A patent invalidation search can flip a patent dispute on its head. With invalidation rates at the PTAB hovering around 70%, the patent being waved in your face may be far more fragile than it appears, and the right prior art is what proves it. Do not assume a granted patent is bulletproof, and do not settle before you know what a thorough search can find. If a competitor patent is standing in your way, reach out to the PerspireIP team and let us dig out the evidence that could change everything.
What is a patent invalidation search?
A patent invalidation search is a systematic hunt for prior art, such as earlier patents and publications, that shows an existing patent should not have been granted because the invention was not new or was obvious.
How is it different from a patentability search?
A patentability search checks whether your own invention can be patented.
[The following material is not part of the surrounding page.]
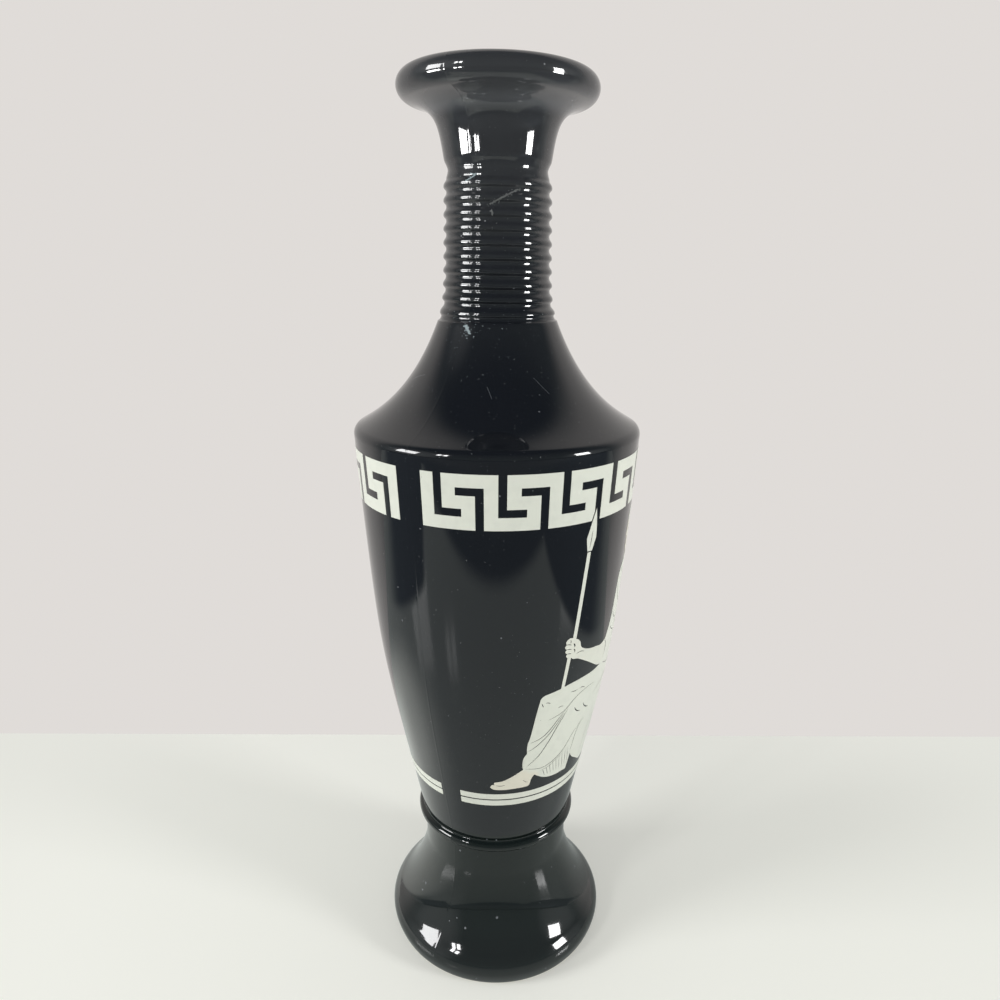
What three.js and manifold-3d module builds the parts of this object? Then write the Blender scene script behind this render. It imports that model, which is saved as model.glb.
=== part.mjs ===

An invalidation search targets a granted patent owned by another party, usually one asserted against you, to find art that defeats its claims.
How often does the PTAB invalidate patents?
In recent years roughly 70 percent of patents reaching a final written decision in inter partes review have all challenged claims invalidated, which is why a strong invalidation search carries so much leverage.
What counts as prior art?
Prior art includes earlier patents, patent applications, journal articles, standards, manuals, product brochures, and public uses that predate the patent effective filing date.
Where can I use the results of a patent invalidation search?
You can use them to defend an infringement claim, support an inter partes review petition, strengthen licensing negotiations, or back a declaratory judgment action.
Can I run a patent invalidation search myself?
You can start with public databases, but reliable results require technical depth, global coverage, and careful claim mapping, so most parties work with experienced search professionals.